The next day, when Bérenger arrives at the office, he finds the people there hotly discussing a snippet in the paper about a rhinoceros killing a cat: the boss Monsieur Papillon, who is anxious that the workers don't spend all there time gossiping about the odd occurrence; Daisy, with whom Bérenger is madly in love; Dudard, who is a rival for Daisy's heart; and Botard, a pedantic ex-schoolteacher who disbelieves in the rhinoceros's existence. However, it soon becomes evident that the rhinoceros is real, as it destroys the bottom of the office stairs, effectively imprisoning them until the fire brigade can rescue them. Madame Boeuf, who has come to excuse her husband for being unable to come to work, discovers that the attacking rhinocero is in fact Monsieur Boeuf.

Bérenger goes to see Jean, who left the café in disgust with Bérenger, although he doesn't remember anything about it, and nothing of the rhinoceros either. At the beginning, the two men find each other slightly odd, although Jean is not feeling very well, and in fact he very rapidly turns into a rhinoceros before the eyes of Bérenger, who is forced to flee for his life, although he meets a a herd of rhinoceroses outside, which are making a terrible noise.

The next day Bérenger is doing what perhaps most other people would do under the circumstances – tranquillizing (or immunizing, as he would prefer to call it) himself with alcohol – when Dudard enters, and there is much talk of the rhinoceros 'epidemic'. Slowly, Dudard breaks the news to Bérenger that Monsieur Papillon has also turned into a rhinocereros, although Bérenger thinks that he had the strength to resist it.

Later, Daisy joins the two men and informs them that Botard has become a rhinoceros, along with others she knows. When Dudard leaves, Bérenger confesses his love, and Daisy is in love with him too, although all the time, as the monstruous noises of the rhinoceroses sound more musical, and the brutes themselves appear to have a certain beauty, Daisy is seduced, and leaves Bérenger to his own devices.

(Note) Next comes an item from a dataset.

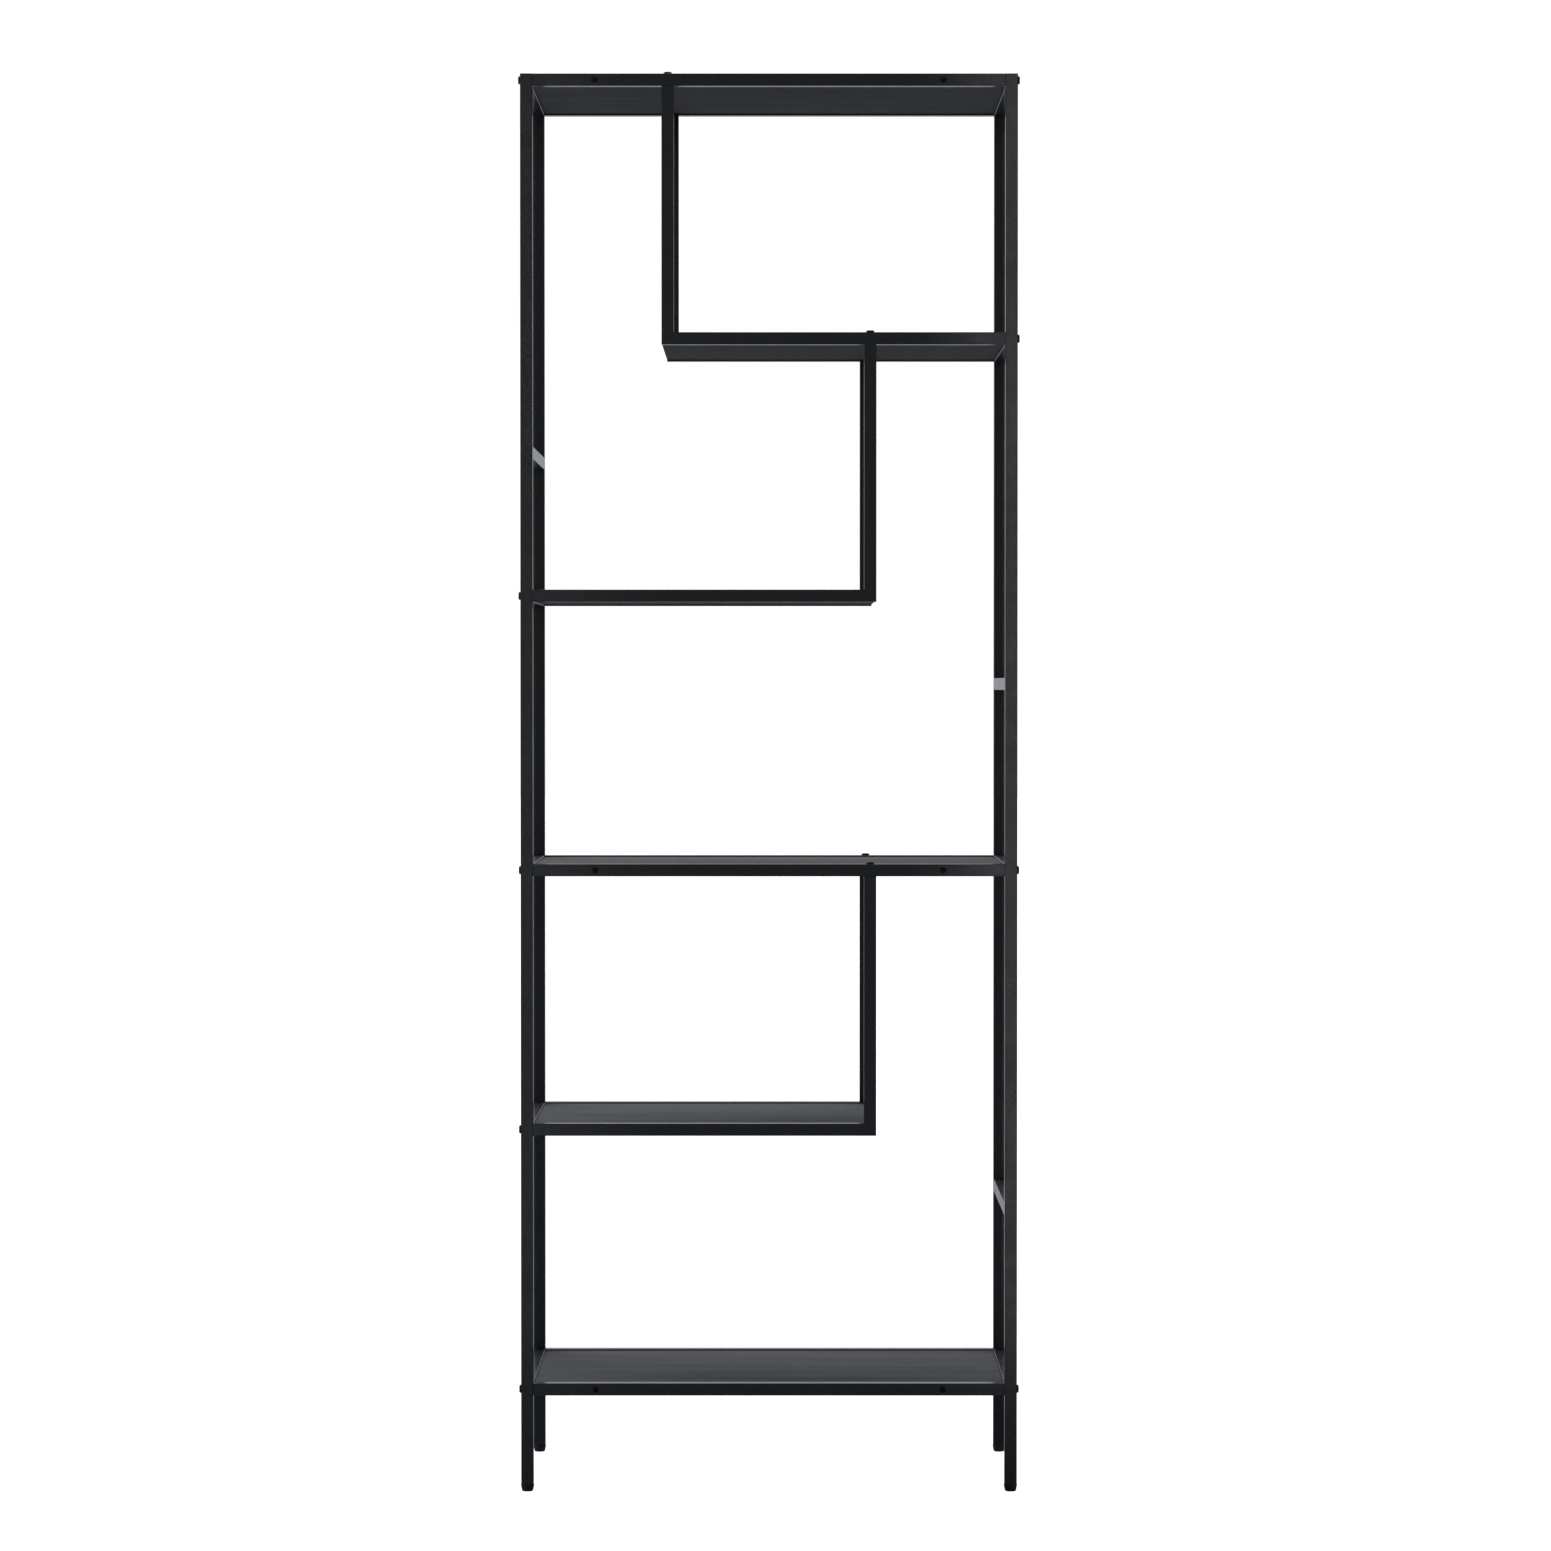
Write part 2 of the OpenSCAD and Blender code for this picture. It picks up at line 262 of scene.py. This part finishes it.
def build_materials():
    """The finish of every material slot."""
    foot_dark, foot_pale = (0.0025, 0.0025, 0.0028), (0.0045, 0.0045, 0.005)
    plug_dark, plug_pale = (0.009, 0.009, 0.0095), (0.014, 0.014, 0.015)
    zinc = zinc_plate()
    return {
        "tube": powder_coat(),
        "board": ash_board(),
        "bolt": satin_bolt(),
        "foot": moulded_plastic("moulded_foot", foot_dark, foot_pale, 0.34),
        "plug": moulded_plastic("moulded_plug", plug_dark, plug_pale, 0.53),
        "stem": zinc,
        "zinc_steel": zinc,
    }


# ---------------------------------------------------------------- extra pieces
def mesh_object(name, points, faces, material, smooth=True):
    mesh = bpy.data.meshes.new(name)
    mesh.from_pydata([tuple(p) for p in points], [], faces)
    mesh.materials.append(material)
    mesh.validate()
    mesh.polygons.foreach_set("use_smooth", [smooth] * len(mesh.polygons))
    mesh.update()
    thing = bpy.data.objects.new(name, mesh)
    scene.collection.objects.link(thing)
    return thing


THREAD_PITCH = 0.001
THREAD_DEPTH = 0.00055
THREAD_CREST, THREAD_ROOT = 0.14, 0.22  # flat parts, as shares of the pitch
END_CHAMFER = 0.0006
END_CUT = 0.6  # depth of the chamfer at the very end, as a share of the thread's depth
AROUND = 32
PER_PITCH = 8


def thread_radius(phase, outer):
    """Radius at a phase of 0 to 1 along one pitch of a thread with a flat crest and root."""
    slope = (1 - THREAD_CREST - THREAD_ROOT) / 2
    if phase < THREAD_CREST:
        return outer
    if phase < THREAD_CREST + slope:
        return outer - THREAD_DEPTH * (phase - THREAD_CREST) / slope
    if phase < THREAD_CREST + slope + THREAD_ROOT:
        return outer - THREAD_DEPTH
    return outer - THREAD_DEPTH * (1 - phase) / slope


def threaded_stem(corner, material):
    """A real thread in place of the plain stem of one foot."""
    low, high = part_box(f"foot_stem_{corner}")
    centre = (low + high) / 2
    outer = (high.x - low.x) / 2
    length = high.z - low.z
    rings = round(length / THREAD_PITCH * PER_PITCH)
    points, faces = [], []
    for k in range(rings + 1):
        z = length * k / rings
        ends = min(1.0, min(z, length - z) / END_CHAMFER)
        for j in range(AROUND):
            phase = (z / THREAD_PITCH - j / AROUND) % 1.0
            r = thread_radius(phase, outer) - (1 - ends) * THREAD_DEPTH * END_CUT
            a = 2 * math.pi * j / AROUND
            points.append((centre.x + r * math.cos(a), centre.y + r * math.sin(a), low.z + z))
    for k in range(rings):
        for j in range(AROUND):
            n = (j + 1) % AROUND
            a, b = k * AROUND, (k + 1) * AROUND
            faces.append((a + j, a + n, b + n, b + j))
    faces.append(tuple(range(AROUND - 1, -1, -1)))
    faces.append(tuple(rings * AROUND + j for j in range(AROUND)))
    piece = mesh_object(f"threaded_stem_{corner}", points, faces, material)
    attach(piece, f"stem_{corner}")
    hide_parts(f"foot_stem_{corner}")


RUNGS_A_SIDE = 6
LEVEL = 0.001  # two heights closer than this are level
BEAD_LEG = 0.0017
BEAD_SUNK = -0.0001  # the bead's root lies this far inside the tubes
BEAD_INSET = 0.0013  # from each end of the bead to the tube's side
BEAD_RIPPLES, RIPPLE_SIZE, RIPPLE_CHANCE = 9, 0.10, 0.04
BEAD_END, BEAD_GROWTH = 0.35, 6  # share of the full size at each end, and how fast it grows
BEAD_HOLLOW = 0.42  # how far the bead's face dips between its legs
BEAD_SQUARE = 0.2  # how far it then fills out towards the square of its legs
BEAD_STEPS = 34
BEAD_ARC = 6


def weld_bead(points, faces, corner, across, up, out, rng):
    """A rippled fillet bead along `across`, in the inside corner between `up` and `out`."""
    start = len(points)
    phase = rng.random()
    for k in range(BEAD_STEPS + 1):
        t = k / BEAD_STEPS
        wave = RIPPLE_SIZE * math.sin(2 * math.pi * (t * BEAD_RIPPLES + phase))
        ripple = 1 + wave + rng.uniform(-RIPPLE_CHANCE, RIPPLE_CHANCE)
        taper = min(1.0, BEAD_GROWTH * min(t, 1 - t) + BEAD_END)
        leg = BEAD_LEG * ripple * taper
        base = corner + across * (t - 0.5) + (up + out) * BEAD_SUNK
        points.append(base)
        for m in range(BEAD_ARC + 1):
            a = math.pi / 2 * m / BEAD_ARC
            bulge = 1 - BEAD_HOLLOW * math.sin(2 * a)
            reach = leg * bulge * (abs(math.cos(a)) + abs(math.sin(a))) ** BEAD_SQUARE
            points.append(base + up * (reach * math.sin(a)) + out * (reach * math.cos(a)))
    ring = BEAD_ARC + 2
    flip = across.cross(out).dot(up) < 0
    for k in range(BEAD_STEPS):
        a, b = start + k * ring, start + (k + 1) * ring
        for m in range(ring):
            n = (m + 1) % ring
            face = (a + m, b + m, b + n, a + n)
            faces.append(face[::-1] if flip else face)
    first = tuple(start + m for m in range(ring))
    last = tuple(start + BEAD_STEPS * ring + m for m in range(ring))
    faces.append(first[::-1] if flip else first)
    faces.append(last if flip else last[::-1])


def weld_beads(material):
    """A bead over and under each end of each rung, except along the tops of the uprights."""
    rng = random.Random(7)
    points, faces = [], []
    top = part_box("upright_front_left")[1].z
    for side in ("left", "right"):
        for i in range(1, RUNGS_A_SIDE + 1):
            low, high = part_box(f"rung_{side}_{i}")
            x = (low.x + high.x) / 2
            across = Vector((high.x - low.x - 2 * BEAD_INSET, 0, 0))
            for y, out in ((low.y, 1), (high.y, -1)):
                for z, up in ((low.z, -1), (high.z, 1)):
                    if z > top - LEVEL:
                        continue
                    weld_bead(points, faces, Vector((x, y, z)), across,
                              Vector((0, 0, up)), Vector((0, out, 0)), rng)
    piece = mesh_object("weld_beads", points, faces, material)
    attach(piece, "frame")


# ---------------------------------------------------------------- stage
FLOOR_TINT = (0.285, 0.297, 0.312, 1)
FLOOR_HALF = 40
FLOOR_BACK = 0.245  # glow of the floor far behind the bookcase
FLOOR_BACK_FROM, FLOOR_BACK_TO = 0.1, 1.4


def make_floor():
    """The floor lies where the feet end when they are screwed right out, so no pose sinks into it.

    The camera sees it as plain white. The bookcase sees it as pale grey that glows softly behind.
    """
    joints = record["behaviour"]["joints"]
    travel = max(joint["range_m"][1] for joint in joints if joint["type"] == "slide")
    material = bpy.data.materials.new("studio_floor")
    material.use_nodes = True
    t = Tree(material.node_tree)
    out = t.add("ShaderNodeOutputMaterial")
    plain = t.add("ShaderNodeBsdfDiffuse")
    plain.inputs["Color"].default_value = FLOOR_TINT
    glow = t.add("ShaderNodeEmission")
    both = t.add("ShaderNodeAddShader")
    seen = t.add("ShaderNodeLightPath")
    split = t.add("ShaderNodeSeparateXYZ")
    t.link(t.coords(), split.inputs["Vector"])
    y = split.outputs["Y"]
    behind = t.ranged(y, FLOOR_BACK_FROM, FLOOR_BACK_TO, 0, FLOOR_BACK, smooth=True)
    level = t.math("MAXIMUM", behind, seen.outputs["Is Camera Ray"])
    t.link(level, glow.inputs["Strength"])
    t.link(plain.outputs["BSDF"], both.inputs[0])
    t.link(glow.outputs["Emission"], both.inputs[1])
    t.link(both.outputs["Shader"], out.inputs["Surface"])
    a, b, z = -FLOOR_HALF, FLOOR_HALF, -travel
    corners = [(a, a, z), (b, a, z), (b, b, z), (a, b, z)]
    floor = mesh_object("studio_floor", corners, [(0, 1, 2, 3)], material, smooth=False)


# Strength of the soft light that comes from each side
WORLD_FRONT, WORLD_SIDE, WORLD_BACK, WORLD_LEFT = 0.305, 0.09, 0.62, 0.5
WORLD_HIGH, HIGH_LEAN = 2.55, 0.6  # high behind, and how much more of it comes from the left
WORLD_TINT = (0.955, 0.975, 1.01, 1)
BACKDROP = 1.05  # what the camera sees


def make_world():
    """Soft light whose strength depends on the direction it comes from, and a white backdrop."""
    world = bpy.data.worlds.new("studio")
    scene.world = world
    world.use_nodes = True
    t = Tree(world.node_tree)
    out = t.add("ShaderNodeOutputWorld")
    where = t.add("ShaderNodeTexCoord")
    split = t.add("ShaderNodeSeparateXYZ")
    t.link(where.outputs["Generated"], split.inputs["Vector"])
    x, y, z = (split.outputs[axis] for axis in "XYZ")
    back = t.ranged(y, 0.1, 0.7, 0, WORLD_BACK - WORLD_SIDE, smooth=True)
    ahead = t.ranged(y, -0.1, -0.7, 0, WORLD_FRONT - WORLD_SIDE, smooth=True)
    left = t.ranged(x, -0.6, -0.95, 0, WORLD_LEFT, smooth=True)
    level = t.math("ADD", t.math("ADD", back, ahead), t.math("ADD", left, WORLD_SIDE))
    rear = t.ranged(y, 0.0, 0.35, 0, 1, smooth=True)
    above = t.ranged(z, 0.4, 0.8, 0, WORLD_HIGH, smooth=True)
    lean = t.math("MULTIPLY_ADD", x, -HIGH_LEAN, 1.0)
    level = t.math("MULTIPLY_ADD", t.math("MULTIPLY", rear, above), lean, level)
    soft = t.add("ShaderNodeBackground")
    t.link(level, soft.inputs["Strength"])
    soft.inputs["Color"].default_value = WORLD_TINT
    white = t.add("ShaderNodeBackground")
    white.inputs["Color"].default_value = (1, 1, 1, 1)
    white.inputs["Strength"].default_value = BACKDROP
    seen = t.add("ShaderNodeLightPath")
    pick = t.add("ShaderNodeMixShader")
    t.link(seen.outputs["Is Camera Ray"], pick.inputs["Fac"])
    t.link(soft.outputs["Background"], pick.inputs[1])
    t.link(white.outputs["Background"], pick.inputs[2])
    t.link(pick.outputs["Shader"], out.inputs["Surface"])


LIGHT_TINT = (0.955, 0.985, 1.03)


def area_light(name, at, aim, size, power, spread_deg):
    data = bpy.data.lights.new(name, "AREA")
    data.shape = "RECTANGLE"
    data.size, data.size_y = size
    data.energy = power
    data.color = LIGHT_TINT
    data.spread = math.radians(spread_deg)
    light = bpy.data.objects.new(name, data)
    light.location = at
    light.rotation_euler = (Vector(aim) - Vector(at)).to_track_quat("-Z", "Y").to_euler()
    light.visible_camera = False
    scene.collection.objects.link(light)


STRIP_PIECES = 3
STRIP_AHEAD = 1.2  # in front of the uprights' faces
STRIP_LOW, STRIP_TALL, STRIP_WIDE = 0.03, 2.2, 0.016


def strip_light(name, x, turn_deg, spread_deg, power):
    """A tall narrow light in front of an upright, turned a little about the vertical.

    Its pieces all face the camera's mirror image behind the uprights' front faces, so an upright
    is lit evenly over its whole height.
    """
    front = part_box("upright_front_left")[0].y
    at_y = front - STRIP_AHEAD
    mirror_y = 2 * front - CAMERA_AT[1]
    aim = (x + (mirror_y - at_y) * math.tan(math.radians(turn_deg)), mirror_y, CAMERA_AT[2])
    tall = STRIP_TALL / STRIP_PIECES
    for k in range(STRIP_PIECES):
        at = (x, at_y, STRIP_LOW + (k + 0.5) * tall)
        area_light(f"{name}_{k + 1}", at, aim, (STRIP_WIDE, tall), power / STRIP_PIECES, spread_deg)


def make_lights():
    strip_light("strip_right", 0.335, turn_deg=6, spread_deg=26, power=0.064)
    strip_light("strip_left", -0.335, turn_deg=-2, spread_deg=28, power=0.0155)
    area_light("rear_left", at=(-0.9, 1.2, 2.2), aim=(0, 0, 1.1), size=(1.4, 2.0), power=10,
               spread_deg=120)


# ---------------------------------------------------------------- build
BOARD_EDGE = 0.0004
EDGE_ANGLE_DEG = 60  # sharper edges than this get the board's small chamfer


def ease_edges(board):
    bevel = board.modifiers.new("edge", "BEVEL")
    bevel.width = BOARD_EDGE
    bevel.segments = 2
    bevel.limit_method = "ANGLE"
    bevel.angle_limit = math.radians(EDGE_ANGLE_DEG)
    bevel.use_clamp_overlap = False
    bevel.harden_normals = True


make_camera()
finishes = build_materials()
for name, thing in nodes.items():
    thing.data.materials.clear()
    thing.data.materials.append(finishes[slot_of[name]])
    if slot_of[name] == "board":
        ease_edges(thing)
for corner in CORNERS:
    threaded_stem(corner, finishes["stem"])
weld_beads(finishes["tube"])
make_floor()
make_world()
make_lights()
scene.view_settings.view_transform = "Standard"
scene.view_settings.look = "None"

In spite of the strange attraction the beasts can have, Bérenger stands firm: 'Vous ne m'aurez pas, moi. [...] Je reste comme je suis. Je ne vous suivrai pas, je ne vous comprends pas. Je suis un être humain. Je suis un être humain.' ('You won't take me. [...] I'm staying as I am. I won't follow you, I don't understand you. I'm a human being. I'm a human being.') And it is this stance which makes Bérenger – a man with an obvious propensity to alcoholism and little regard for his personal apearance – a slightly unconventional hero. Ionesco intended the play to be understood in the light of Nazism, which is perhaps only too obvious, although  by extension the rhinoceros madness can be seen as conformity in general, refusal to join the crowd, refusal to accept assimilation. Certainly, there is some similarity between Bérenger's defiant final words, 'Je ne capitule pas !' and Hugo's final words in Sartre's Les Mains sales: 'Non récuperable !'

Ionesco's Le Roi se meurt is titled Exit the King in the English translation, in which the king is Béranger I, who has two wives, the first being Marguerite and the second Marie. This has been thought by some critics to be Ionesco's most Beckettian play, as things gradually disappear from the stage, contrary the proliferation in Ionesco's usual sets.

Bérenger is dying but refuses to accept it: 'Je mourrai quand je voudrai, je suis le roi, c'est moi qui décide' ('I'll die when I want to, I'm the king, I make the decisions.')

In the end the characters leave him to die and he sits alone, while around him the doors, windows, and walls slowly disappear, as does the king himself.